Teaching Cleveland

Lesson 8

FACT SHEET

Central High School was the first public high school in Cleveland and the first public high school established west of the Alleghenies. It was established on July 13, 1846. The founding of Central High School was quite controversial because it provided free secondary education at public expense. Up until this time, it was a common belief that education beyond the elementary level was the responsibility of private education at private expense. In his book History of Cleveland, S. P. Orth describes the controversy of public high school education as a proposition that "startled the community and aroused the people, who rebelled at being taxed to support a high school. Common schools were well enough, but there was no sense in having a free high school - as well ask for a free college, they said." The legality of such a proceeding was questioned, but when it was decided that "it was legal to establish a free high school at the charge of the common school fund; the excitement abated, and tax-payers were obliged to submit to the inevitable consequences of advancing civilization."

The first high school in Cleveland opened in the basement of the Prospect Street Church, with Mr. Andrew Freese as the principal. A Reunion Brochure from Central High School describes the difficulties of the first year of operation. "During the first year the high school was operated, Principal Freese had no assistant.

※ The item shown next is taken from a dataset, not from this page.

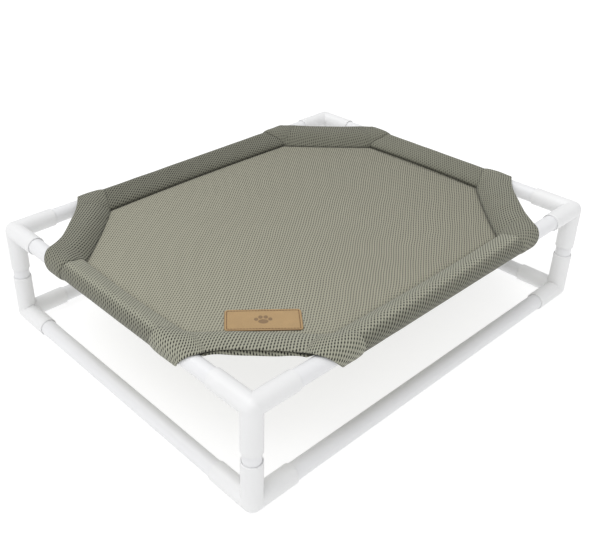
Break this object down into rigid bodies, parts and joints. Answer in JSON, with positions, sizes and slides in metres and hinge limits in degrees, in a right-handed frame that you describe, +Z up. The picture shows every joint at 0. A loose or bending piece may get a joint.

It was impossible for him to teach so many pupils, so his wife helped for a half of each day. After the first year, a regular assistant was hired and she received two hundred and fifty dollars per year. It was often necessary to hold classes out of regular hours sometimes assembling after tea in the evening."

The early curriculum included courses in English, mathematics, natural science, bookkeeping, rhetoric, and mental philosophy. In 1859, the course of study was lengthened from 3 years to 4 years and included the addition of German, Latin, and classics.

In 1952, Central High School was merged with East Technical High.